Start of Supplied information

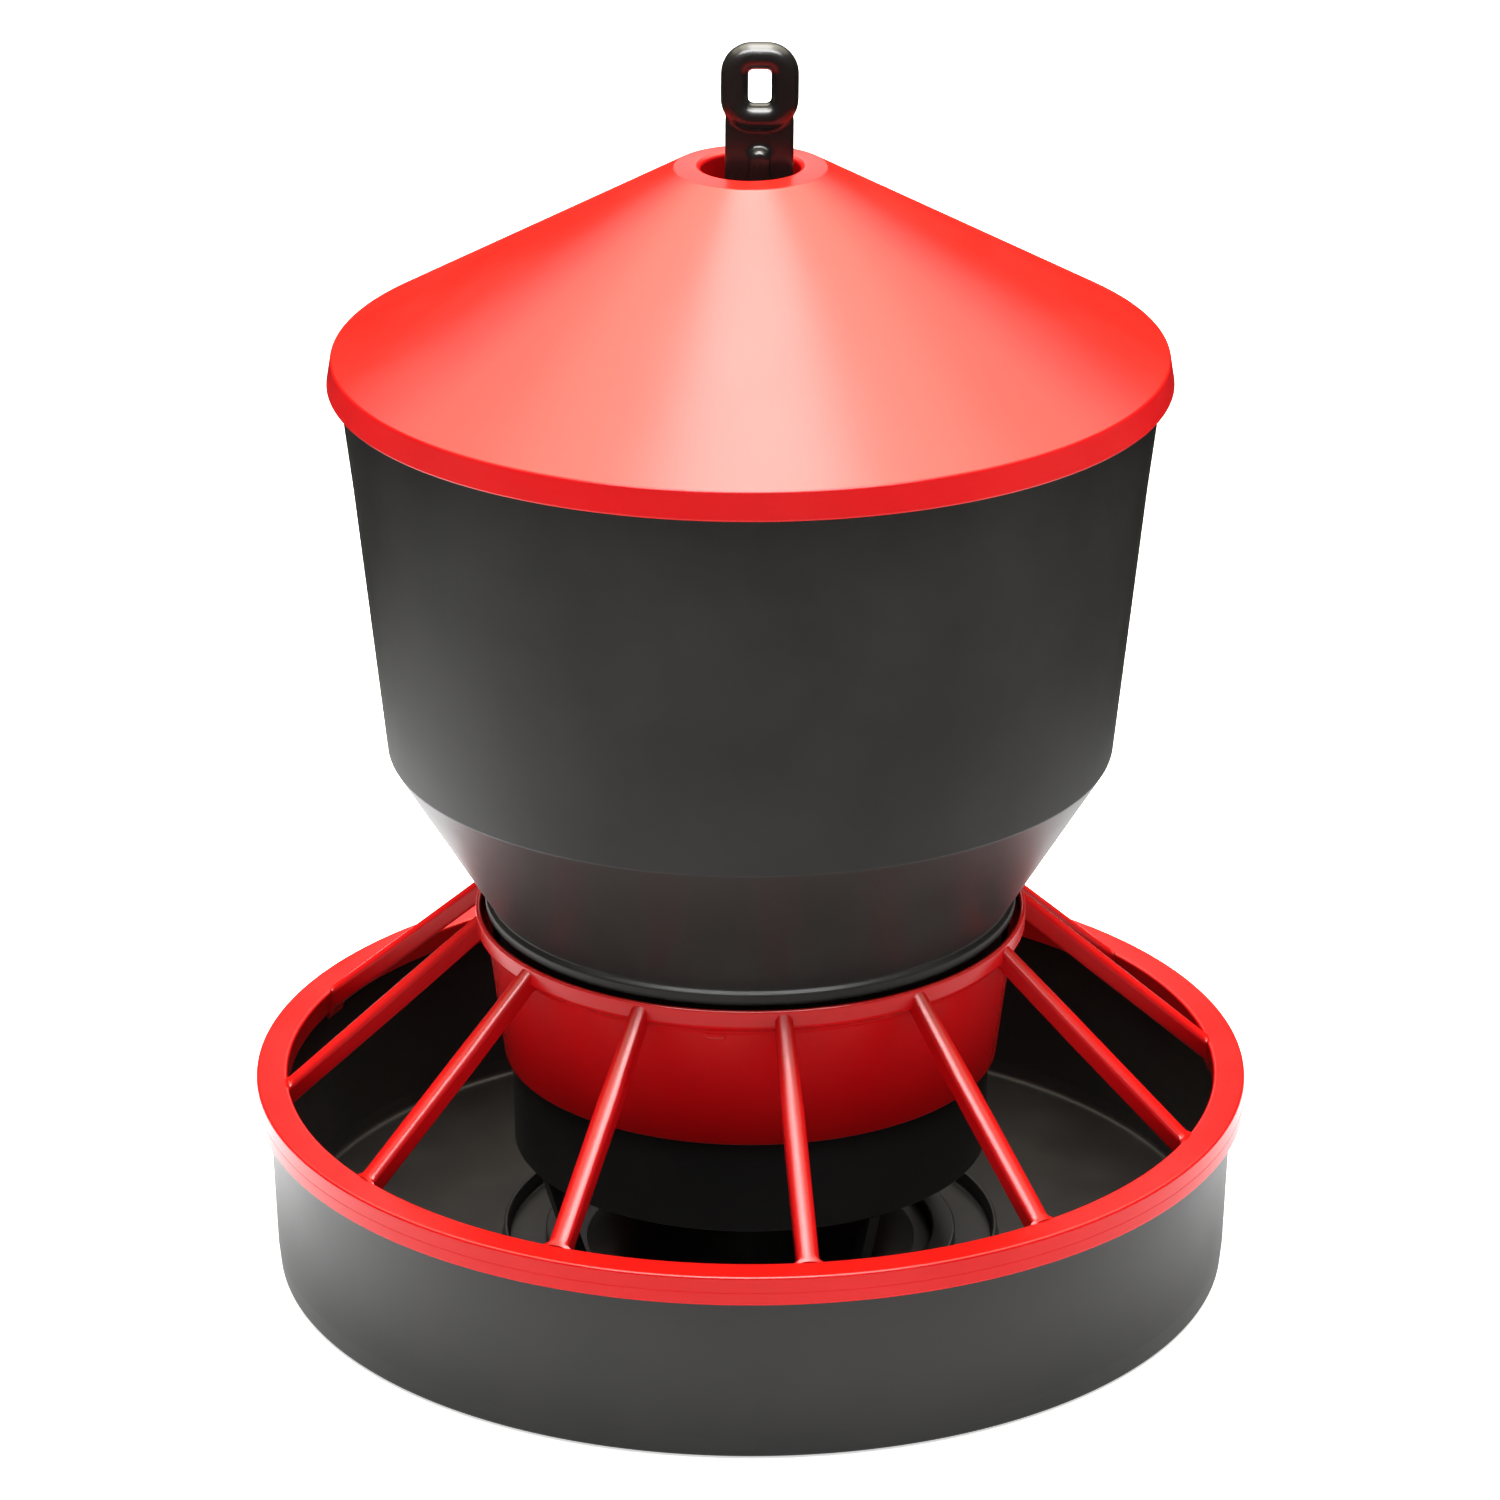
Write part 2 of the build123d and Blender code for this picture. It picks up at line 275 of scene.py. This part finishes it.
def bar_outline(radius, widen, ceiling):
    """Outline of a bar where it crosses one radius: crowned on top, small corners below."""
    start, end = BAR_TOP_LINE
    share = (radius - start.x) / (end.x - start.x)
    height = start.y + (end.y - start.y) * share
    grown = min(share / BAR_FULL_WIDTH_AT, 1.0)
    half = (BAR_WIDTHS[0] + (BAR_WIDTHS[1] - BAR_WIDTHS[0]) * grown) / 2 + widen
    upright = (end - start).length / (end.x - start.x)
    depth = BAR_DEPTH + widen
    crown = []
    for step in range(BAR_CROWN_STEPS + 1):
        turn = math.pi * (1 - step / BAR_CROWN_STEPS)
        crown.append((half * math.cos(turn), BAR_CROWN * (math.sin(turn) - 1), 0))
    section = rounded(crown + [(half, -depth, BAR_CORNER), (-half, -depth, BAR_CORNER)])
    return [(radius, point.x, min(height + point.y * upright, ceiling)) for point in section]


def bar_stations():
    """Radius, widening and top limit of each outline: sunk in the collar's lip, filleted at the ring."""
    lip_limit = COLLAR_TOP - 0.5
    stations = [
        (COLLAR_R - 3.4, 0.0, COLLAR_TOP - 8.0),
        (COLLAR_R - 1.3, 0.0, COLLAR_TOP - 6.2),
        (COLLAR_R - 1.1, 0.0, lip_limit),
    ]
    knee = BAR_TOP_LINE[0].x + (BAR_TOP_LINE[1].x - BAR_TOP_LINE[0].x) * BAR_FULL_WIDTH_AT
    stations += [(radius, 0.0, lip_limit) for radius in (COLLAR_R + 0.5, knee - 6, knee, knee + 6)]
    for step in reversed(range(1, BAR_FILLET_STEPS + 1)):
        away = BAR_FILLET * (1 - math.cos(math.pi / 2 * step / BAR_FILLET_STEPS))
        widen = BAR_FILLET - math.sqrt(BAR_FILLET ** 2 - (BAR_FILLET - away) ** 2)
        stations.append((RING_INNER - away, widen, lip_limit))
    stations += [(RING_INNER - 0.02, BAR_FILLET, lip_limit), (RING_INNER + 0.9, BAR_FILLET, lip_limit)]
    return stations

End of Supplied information

◆ **To be done**
Return only the lines from the beginning of the material up to and including the line with "return [(radius, point.x, min(height", exactly as written.

◆ **Solution**
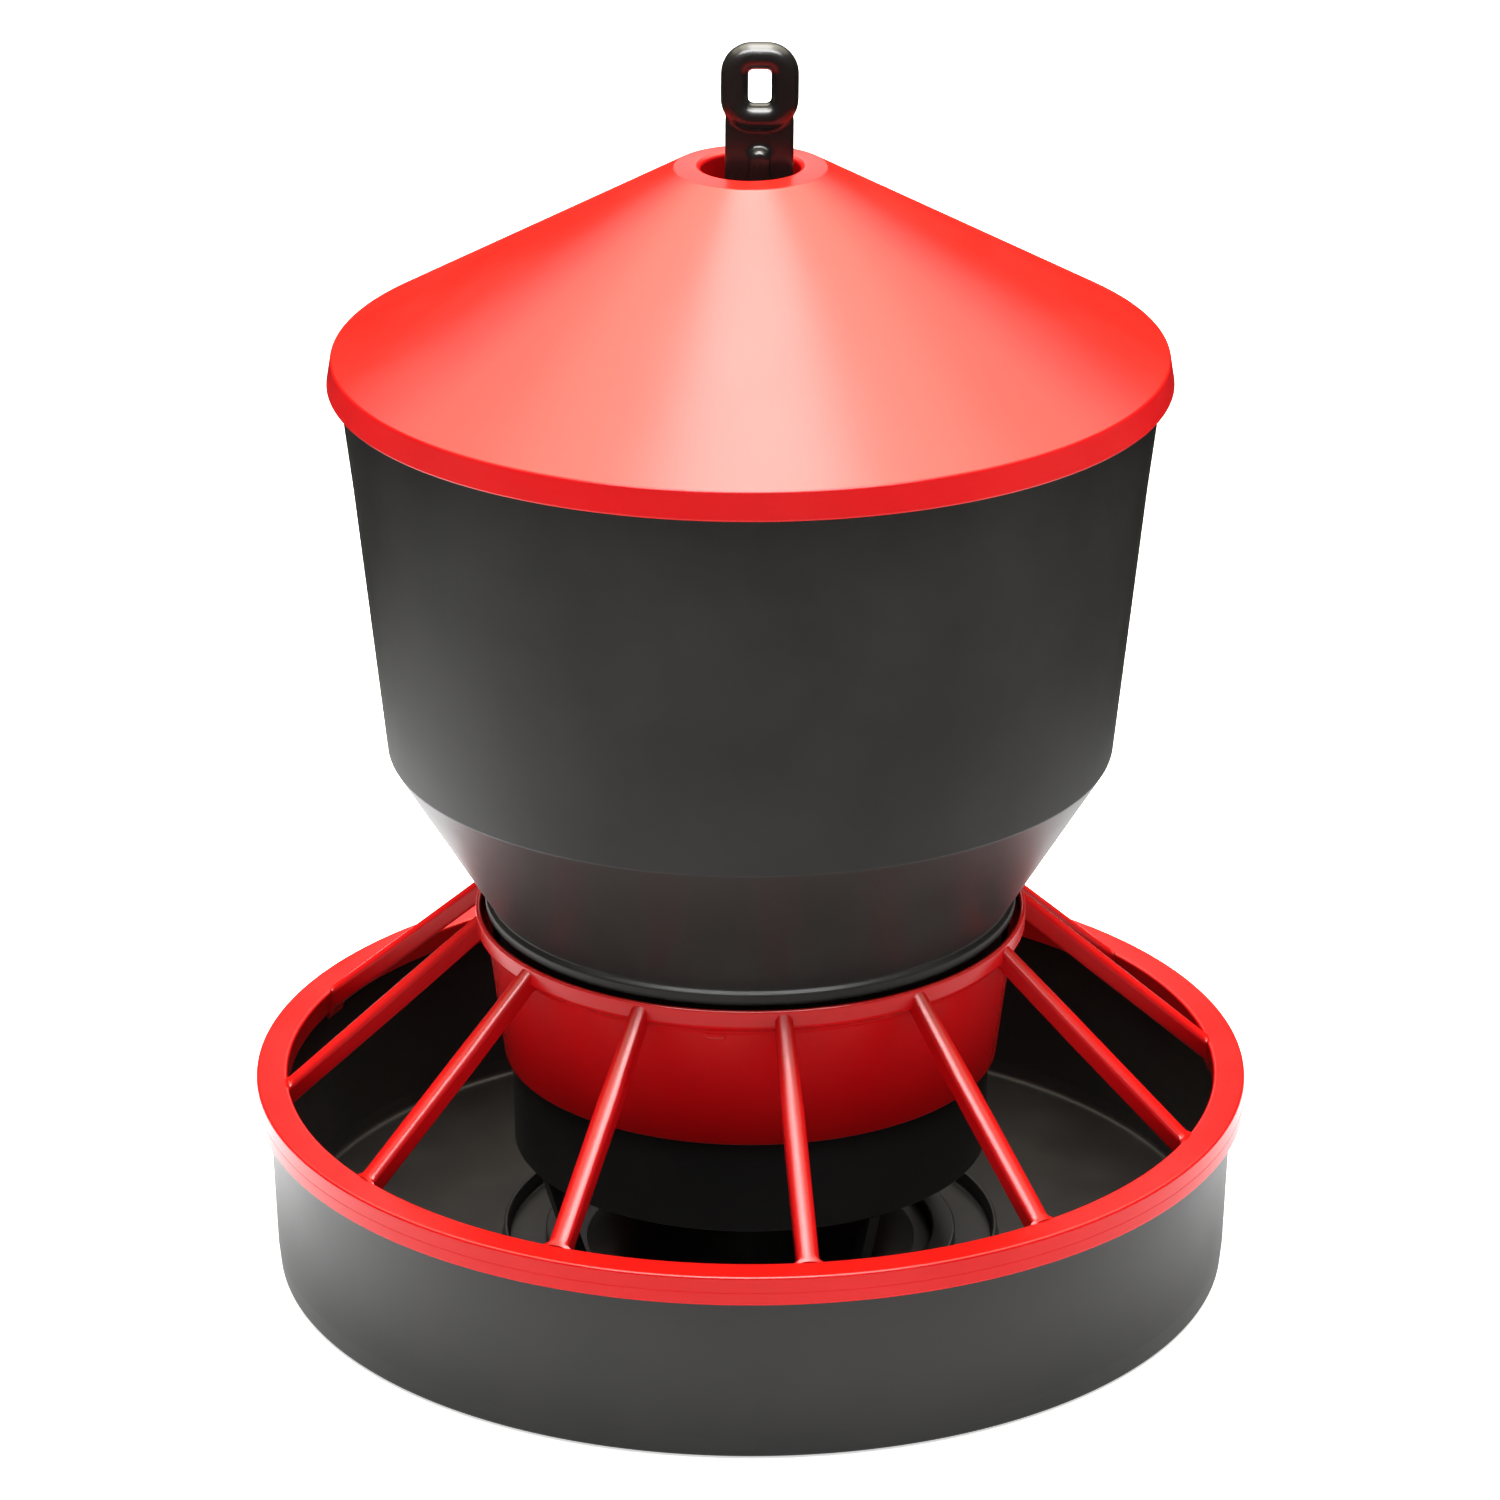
Write part 2 of the build123d and Blender code for this picture. It picks up at line 275 of scene.py. This part finishes it.
def bar_outline(radius, widen, ceiling):
    """Outline of a bar where it crosses one radius: crowned on top, small corners below."""
    start, end = BAR_TOP_LINE
    share = (radius - start.x) / (end.x - start.x)
    height = start.y + (end.y - start.y) * share
    grown = min(share / BAR_FULL_WIDTH_AT, 1.0)
    half = (BAR_WIDTHS[0] + (BAR_WIDTHS[1] - BAR_WIDTHS[0]) * grown) / 2 + widen
    upright = (end - start).length / (end.x - start.x)
    depth = BAR_DEPTH + widen
    crown = []
    for step in range(BAR_CROWN_STEPS + 1):
        turn = math.pi * (1 - step / BAR_CROWN_STEPS)
        crown.append((half * math.cos(turn), BAR_CROWN * (math.sin(turn) - 1), 0))
    section = rounded(crown + [(half, -depth, BAR_CORNER), (-half, -depth, BAR_CORNER)])
    return [(radius, point.x, min(height + point.y * upright, ceiling)) for point in section]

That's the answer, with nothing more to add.